Federal subsidies to transit advocacy groups and misguided environmental and labor regulations also encourage a large investment of taxpayer money in wasteful transit systems.

The emphasis is mine. This sounds like standard republican deregulation and labor busting framing. From Think Progress a scattering of these:

Congress and the Bush administration are currently considering whether to spend $25 billion to rescue Detroit automakers. The proposal has generally been met with stiff resistance from conservatives, who have increasingly been pinning all the blame for the crisis in Detroit on labor unions:

Sen.
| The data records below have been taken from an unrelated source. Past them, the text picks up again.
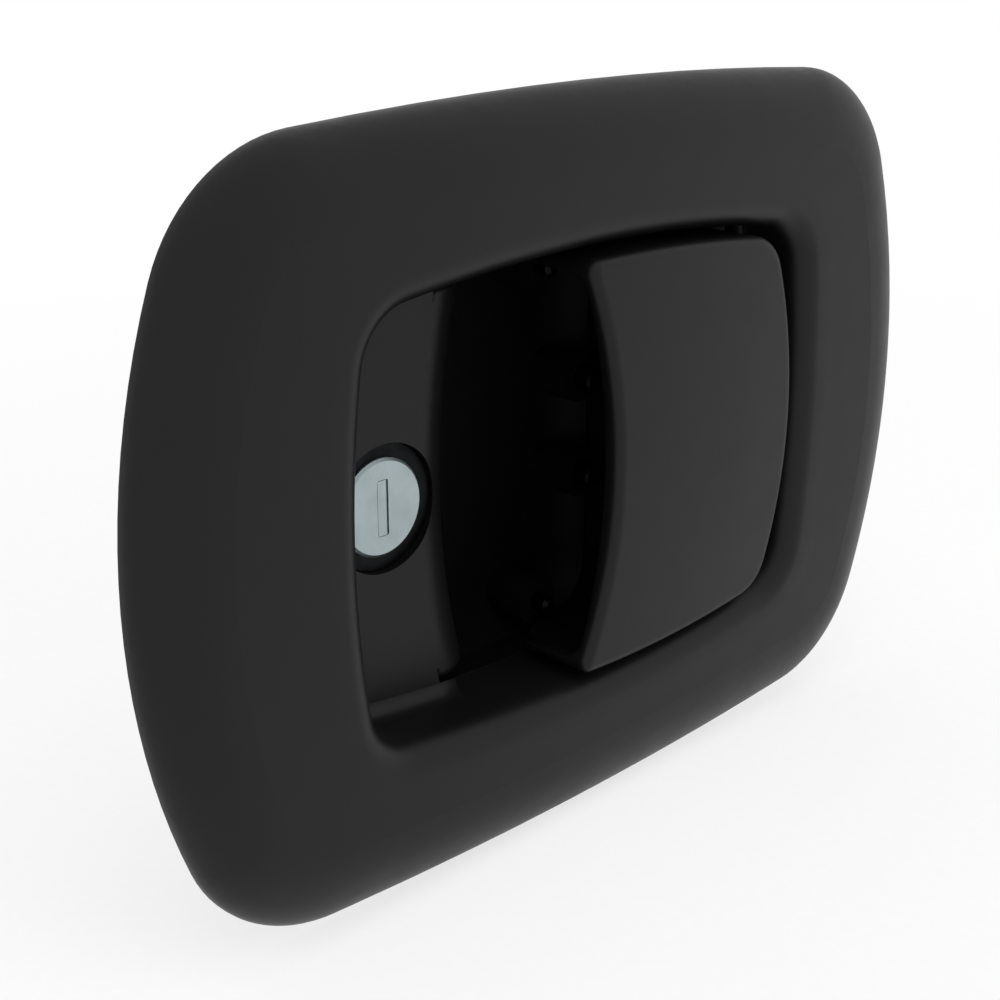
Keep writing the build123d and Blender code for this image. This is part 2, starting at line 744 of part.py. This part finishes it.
def keyway_shutter():
    # Sprung flap, flush with the plug's face, hinged at its right edge.
    half_w = keyway_width / 2 - 0.06
    thick = shutter_thick
    flap = Pos(lock_x - thick / 4, plug_front + thick / 2) * Rectangle(2 * half_w - thick / 2, thick)
    flap += Pos(lock_x + half_w - thick / 2, plug_front + thick / 2) * Circle(thick / 2)
    half_h = keyway_height / 2 - 0.08
    return side_solid(flap, -half_h, half_h)


def lock_wafers():
    pieces = []
    for depth in wafer_depths():
        shape = RectangleRounded(wafer_width, wafer_height, 0.6) - Rectangle(keyway_width + 0.6, 6.6)
        pieces.append(slab(Pos(lock_x, 0) * shape, depth, depth + wafer_thick).solid())
    return Compound(children=pieces)


def lock_cam():
    arm = Pos(0, -cam_reach / 2) * Rectangle(cam_width, cam_reach)
    shape = (Circle(cam_hub) + arm) & Circle(cam_reach)
    shape -= Rectangle(tail_square + 0.1, tail_square + 0.1)
    return slab(Pos(lock_x, 0) * shape, bar_front, bar_back)


def cam_washer():
    return slab(Pos(lock_x, 0) * (Circle(cam_hub) - Circle(case_screw_radius + gap / 2)), bar_back,
                bar_back + washer_thick)


def cam_screw():
    return rear_screw(lock_x, 0, case_screw_radius, cam_screw_head,
                      bar_back + washer_thick, bar_back - cam_screw_reach)


coil, floor_leg, plate_leg = paddle_return_spring()

pieces = {
    "bezel": bezel(),
    "rim_gasket": rim_gasket(),
    "mounting_inserts": mounting_inserts(),
    "pocket_housing": pocket_housing(),
    "flange_screws": flange_screws(),
    "guide_pins": guide_pins(),
    "drawbar_keeper": drawbar_keeper(),
    "keeper_screws": keeper_screws(),
    "paddle": paddle(),
    "paddle_pivot_pin": paddle_pivot_pin(),
    "pivot_clips": pivot_clips(),
    "paddle_return_spring": coil + floor_leg + plate_leg,
    "drawbar": drawbar(),
    "latch_bolt": latch_bolt(),
    "bolt_spring": bolt_spring(),
    "bolt_case": bolt_case(),
    "case_cover": case_cover(),
    "cover_screws": cover_screws(),
    "case_screws": case_screws(),
    "lock_barrel": lock_barrel(),
    "lock_nut": lock_nut(),
    "lock_plug": lock_plug(),
    "keyway_shutter": keyway_shutter(),
    "lock_wafers": lock_wafers(),
    "lock_cam": lock_cam(),
    "cam_washer": cam_washer(),
    "cam_screw": cam_screw(),
}

for name, piece in pieces.items():
    export_step(piece, f"parts/{name}.step")
    print(name, "solids", len(piece.solids()))
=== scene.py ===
import bpy
import json
import numpy as np
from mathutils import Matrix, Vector


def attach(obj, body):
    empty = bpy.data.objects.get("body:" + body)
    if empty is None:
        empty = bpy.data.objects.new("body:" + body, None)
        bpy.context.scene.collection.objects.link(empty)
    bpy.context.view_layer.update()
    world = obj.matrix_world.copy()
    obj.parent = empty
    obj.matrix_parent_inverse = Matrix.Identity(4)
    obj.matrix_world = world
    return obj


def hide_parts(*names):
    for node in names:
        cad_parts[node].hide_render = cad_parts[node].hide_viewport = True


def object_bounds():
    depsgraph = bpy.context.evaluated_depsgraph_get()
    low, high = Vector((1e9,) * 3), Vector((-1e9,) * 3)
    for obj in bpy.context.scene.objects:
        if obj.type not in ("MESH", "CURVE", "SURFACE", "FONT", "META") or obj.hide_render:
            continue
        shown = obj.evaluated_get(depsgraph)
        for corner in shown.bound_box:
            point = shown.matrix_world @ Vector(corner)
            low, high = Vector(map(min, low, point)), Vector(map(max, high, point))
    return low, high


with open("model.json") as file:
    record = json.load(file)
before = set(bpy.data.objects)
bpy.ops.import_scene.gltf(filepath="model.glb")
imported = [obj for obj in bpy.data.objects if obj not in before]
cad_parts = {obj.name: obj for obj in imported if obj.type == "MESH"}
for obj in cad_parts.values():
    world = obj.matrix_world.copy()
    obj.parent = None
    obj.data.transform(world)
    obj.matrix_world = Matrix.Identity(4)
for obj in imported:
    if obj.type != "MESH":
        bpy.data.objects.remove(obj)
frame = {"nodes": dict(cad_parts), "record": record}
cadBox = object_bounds()
print("frame loaded:", len(frame["nodes"]), "nodes")


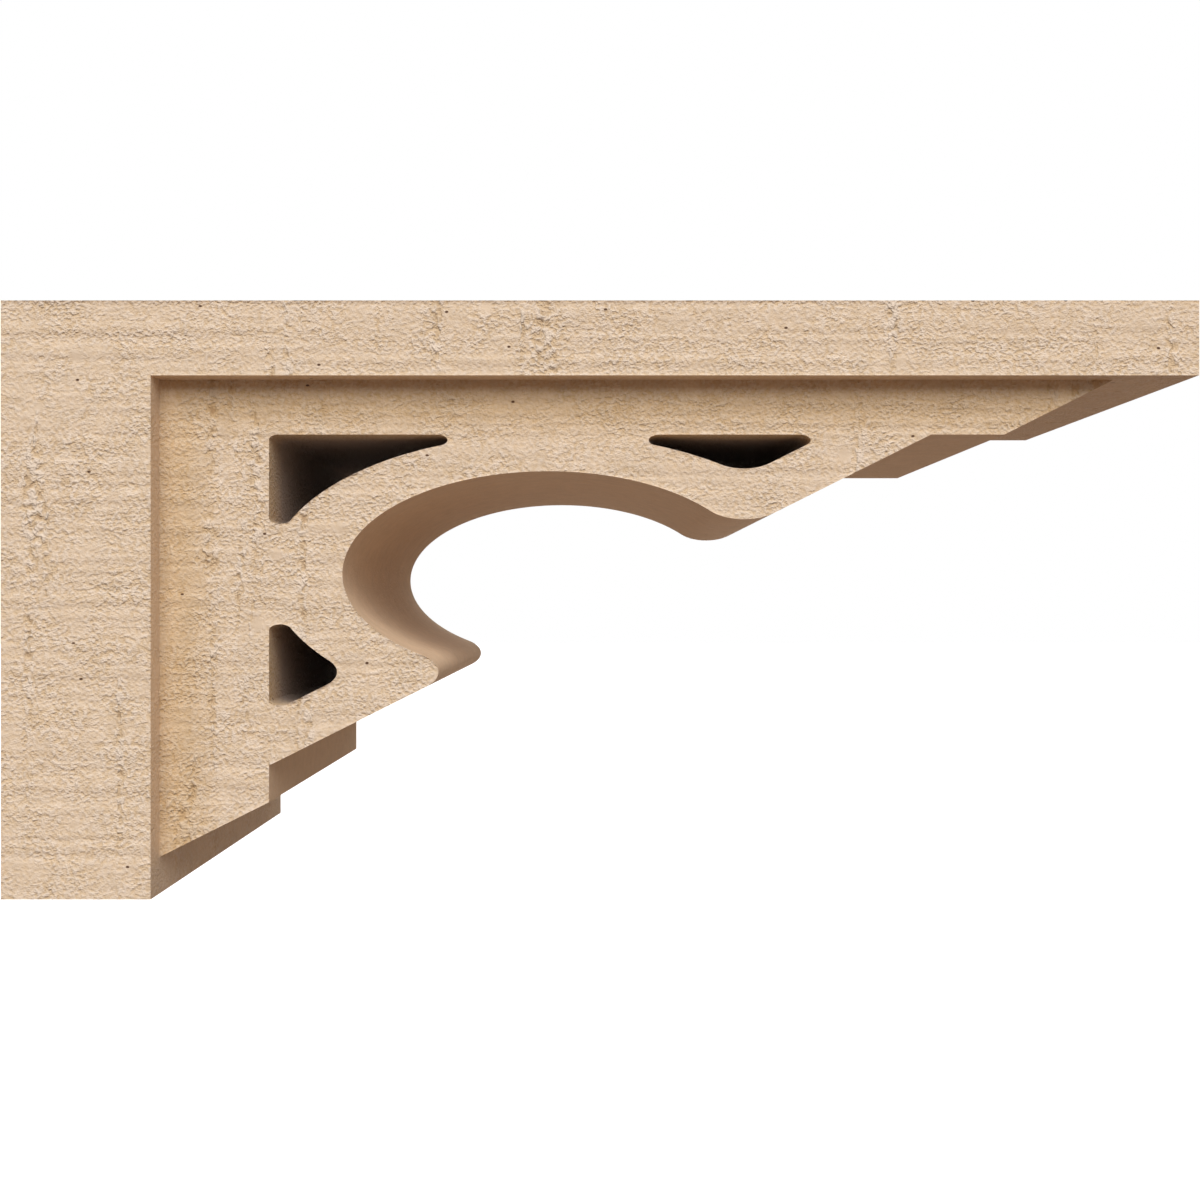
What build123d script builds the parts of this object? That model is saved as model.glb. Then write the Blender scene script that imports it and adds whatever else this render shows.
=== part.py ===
from build123d import *

import os
from math import atan2, degrees, sqrt

# A corbel moulded in one piece: a leg that goes flat on the wall, a bar that carries the load
# along the top, and a pierced brace between them.
# X runs out from the wall, Y across the width and Z up, in millimetres. The origin is the middle
# of the face that meets the wall.

# Overall size
projection = 609.6
height = 304.8
width = 254.0

# Leg and bar
leg_thickness = 76.2
bar_thickness = 38.1
brace_setback = 12.7

# The brace is drawn in a square, as deep as the corbel projects, and the drawing is then
# flattened to the corbel's height. The sizes below are those of the square drawing.
stile_width = 56.8
band_width = 38.1
nose_radius = 22.0
step_depth = 38.1

# Rounded corners of the holes, in the square drawing
corner_radius = 5.0
cusp_radius = 5.8
point_radius = 6.0
blunt_radius = 19.0

brace_width = width - 2 * brace_setback
flatten = height / projection
bar_depth_drawn = bar_thickness / flatten

# Both the holes' straight sides and the steps' risers keep this distance from wall and top.
hole_inset = leg_thickness + stile_width
# The arch is centred on the inner edge of the band that runs along the slope, and the band round
# it just meets the holes' straight sides.
arch_centre = projection / 2 - band_width / sqrt(2)
band_outer_radius = arch_centre - hole_inset
arch_radius = band_outer_radius - band_width
# How far along from its centre a hole's cusp lies, between a straight side and the band
cusp_reach = 2 * sqrt(band_outer_radius * cusp_radius)

# Directions in the drawing, where X is out from the wall and Y is down from the top
OUTWARD = Vector(1, 1).normalized()
DOWN_SLOPE = Vector(-1, 1).normalized()
ARCH = Vector(arch_centre, arch_centre)


def toward(start, end, distance):
    """The point at a distance from one point in the direction of another."""
    return start + (end - start).normalized() * distance


def swapped(point):
    """The mirror image of a point across the drawing's diagonal from wall to top."""
    return Vector(point.Y, point.X)


def on_brace(point):
    """Where a point of the square drawing lies on the brace: out from the wall, and up."""
    return (point.X, height / 2 - point.Y * flatten)


def bearing(centre, point):
    """The angle at which a point lies from a centre, in degrees anticlockwise."""
    return degrees(atan2(centre.Y - point.Y, point.X - centre.X))


def arc(centre, start, end):
    """The short way round a circle of the drawing, flattened to a part of an ellipse."""
    radius = (start - centre).length
    first = bearing(centre, start)
    turn = (bearing(centre, end) - first + 180) % 360 - 180
    return EllipticalCenterArc(on_brace(centre), radius, radius * flatten, first, arc_size=turn)


def straight(start, end):
    """A straight edge between two points of the drawing."""
    return Line(on_brace(start), on_brace(end))


def face_of(start, moves):
    """The face inside a closed outline, from moves to an end point, round a centre or straight."""
    edges = []
    here = start
    for centre, end in moves:
        edges.append(arc(centre, here, end) if centre else straight(here, end))
        here = end
    return make_face(edges)


def mirrored(start, moves):
    """The same outline on the other side of the drawing's diagonal."""
    return swapped(start), [(centre and swapped(centre), swapped(end)) for centre, end in moves]


def brace_outline():
    """The brace from its roots in leg and bar, down two stepped slopes and round the arch."""
    leg_root = leg_thickness / 2
    bar_root = bar_depth_drawn / 2
    low_end = projection + step_depth - leg_thickness
    high_end = projection + step_depth - bar_depth_drawn
    step_top = Vector(hole_inset, projection - hole_inset)
    step_foot = step_top + Vector(0, step_depth)

    nose_span = sqrt((arch_radius + nose_radius) ** 2 - (band_width - nose_radius) ** 2)
    slope_middle = Vector(projection / 2, projection / 2)
    nose = slope_middle + DOWN_SLOPE * nose_span - OUTWARD * nose_radius
    nose_on_slope = nose + OUTWARD * nose_radius
    nose_on_arch = toward(nose, ARCH, nose_radius)
    crown = ARCH - OUTWARD * arch_radius

    start = Vector(leg_root, bar_root)
    moves = [
        (None, Vector(leg_root, low_end)),
        (None, Vector(leg_thickness, low_end)),
        (None, step_foot),
        (None, step_top),
        (None, nose_on_slope),
        (nose, nose_on_arch),
        (ARCH, crown),
        (ARCH, swapped(nose_on_arch)),
        (swapped(nose), swapped(nose_on_slope)),
        (None, swapped(step_top)),
        (None, swapped(step_foot)),
        (None, Vector(high_end, bar_depth_drawn)),
        (None, Vector(high_end, bar_root)),
        (None, start),
    ]
    return start, moves


def corner_hole_outline():
    """The hole in the corner of leg and bar, whose third side follows the band round the arch."""
    corner = Vector(hole_inset + corner_radius, hole_inset + corner_radius)
    cusp = Vector(hole_inset + cusp_radius, arch_centre - cusp_reach)
    cusp_on_side = cusp - Vector(cusp_radius, 0)
    cusp_on_band = toward(cusp, ARCH, cusp_radius)
    moves = [
        (None, corner - Vector(corner_radius, 0)),
        (corner, corner - Vector(0, corner_radius)),
        (None, swapped(cusp_on_side)),
        (swapped(cusp), swapped(cusp_on_band)),
        (ARCH, cusp_on_band),
        (cusp, cusp_on_side),
    ]
    return cusp_on_side, moves


def low_hole_outline():
    """The hole beside the foot of the leg, between the band round the arch and the slope."""
    cusp = Vector(hole_inset + cusp_radius, arch_centre + cusp_reach)
    cusp_on_side = cusp - Vector(cusp_radius, 0)
    cusp_on_band = toward(cusp, ARCH, cusp_radius)

    blunt_span = sqrt((band_outer_radius + blunt_radius) ** 2 - blunt_radius ** 2)
    blunt = ARCH + DOWN_SLOPE * blunt_span - OUTWARD * blunt_radius
    blunt_on_band = toward(blunt, ARCH, blunt_radius)
    blunt_on_slope = blunt + OUTWARD * blunt_radius

    point_height = 2 * arch_centre - hole_inset - point_radius * (1 + sqrt(2))
    point = Vector(hole_inset + point_radius, point_height)
    moves = [
        (cusp, cusp_on_band),
        (ARCH, blunt_on_band),
        (blunt, blunt_on_slope),
        (None, point + OUTWARD * point_radius),
        (point, point - Vector(point_radius, 0)),
        (None, cusp_on_side),
    ]
    return cusp_on_side, moves


def make_brace():
    """The pierced brace, cut from one thickness and set back from both sides of the corbel."""
    side = face_of(*brace_outline())
    side -= face_of(*corner_hole_outline())
    side -= face_of(*low_hole_outline())
    side -= face_of(*mirrored(*low_hole_outline()))
    far_side = Plane.XZ.offset(-brace_width / 2)
    return extrude(far_side * side, amount=brace_width)


def make_leg():
    """The leg, the full height of the corbel, with its back on the wall."""
    return Pos(leg_thickness / 2, 0, 0) * Box(leg_thickness, width, height)


def make_bar():
    """The bar along the top, from the wall to the corbel's full projection."""
    middle = Pos(projection / 2, 0, (height - bar_thickness) / 2)
    return middle * Box(projection, width, bar_thickness)


corbel = make_leg() + make_bar() + make_brace()

os.makedirs("parts", exist_ok=True)
export_step(corbel, "parts/corbel.step")
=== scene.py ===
from math import atan2, pi, radians, sqrt

import bpy
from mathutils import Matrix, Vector


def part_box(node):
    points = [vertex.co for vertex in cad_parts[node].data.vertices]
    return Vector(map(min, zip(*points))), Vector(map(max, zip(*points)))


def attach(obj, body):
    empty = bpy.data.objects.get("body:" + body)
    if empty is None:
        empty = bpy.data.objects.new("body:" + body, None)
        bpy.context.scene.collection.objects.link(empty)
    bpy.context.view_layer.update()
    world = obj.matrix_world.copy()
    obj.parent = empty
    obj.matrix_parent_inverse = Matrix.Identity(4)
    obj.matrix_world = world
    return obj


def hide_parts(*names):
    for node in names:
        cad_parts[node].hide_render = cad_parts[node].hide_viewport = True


# A corbel moulded in one piece: a leg that goes flat on the wall, a bar along the top and a
# pierced brace between them. X runs out from the wall, Y across the width and Z up, in metres.

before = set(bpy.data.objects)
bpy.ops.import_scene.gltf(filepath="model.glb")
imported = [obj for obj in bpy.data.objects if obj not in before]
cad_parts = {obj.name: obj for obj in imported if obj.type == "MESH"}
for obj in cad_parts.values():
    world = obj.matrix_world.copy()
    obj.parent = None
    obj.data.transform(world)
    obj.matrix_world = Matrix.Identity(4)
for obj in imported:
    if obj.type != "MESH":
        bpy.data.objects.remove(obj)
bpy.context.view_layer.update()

MM = 0.001

# Sizes of the moulding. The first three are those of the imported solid, and the others repeat the
# named sizes that its construction has.
lowest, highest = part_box("corbel")
projection = highest.x - lowest.x
height = highest.z - lowest.z
width = highest.y - lowest.y
leg_thickness = 76.2 * MM
bar_thickness = 38.1 * MM
brace_setback = 12.7 * MM
stile_width = 56.8 * MM
band_width = 38.1 * MM
nose_radius = 22.0 * MM
step_depth = 38.1 * MM
corner_radius = 5.0 * MM
cusp_radius = 5.8 * MM
point_radius = 6.0 * MM
blunt_radius = 19.0 * MM

brace_width = width - 2 * brace_setback
bar_underside = highest.z - bar_thickness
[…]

Jim DeMint: “Some auto manufacturers are struggling because of a bad business structure with high unionized labor costs and burdensome federal regulations. Taxpayers did not create these problems and they should not be forced to pay for them.”

Sen. Jon Kyl: “For years they’ve been sick. They have a bad business model. They have contracts negotiated with the United Auto Workers that impose huge costs. The average hourly cost per worker in this country is about $28.48. For these auto makers, it’s $73. And for the Japanese auto companies working here in the United States, it’s $48.”

Gov. Arnold Schwarzenegger: “You know, if you pay the auto workers or the benefits and all of those things, are maybe too high. … We have, like, in America, you sell a car, and you have $2,000 of each car just goes to benefits. So I think that there’s a way of reducing all of that, make them more fiscally responsible.”

These men know they are blaming the wrong source with lies. This is deliberate strategy to subjugate. Organized labor is one of the biggest threats to imperial power. I am so sick of these tools with the life approach of “I’ve got mine, screw you.” There seems to be no end to the how far this group in power will go to loot this country and to steal from the people.

Much better things can come from this country now filled with hope. It demands the people stay awake and alert and make a very loud noise. Like the weekend marches say no to H8, we need the heady power of being people together, people who make demands, people who take to the streets and feel the power of a people united.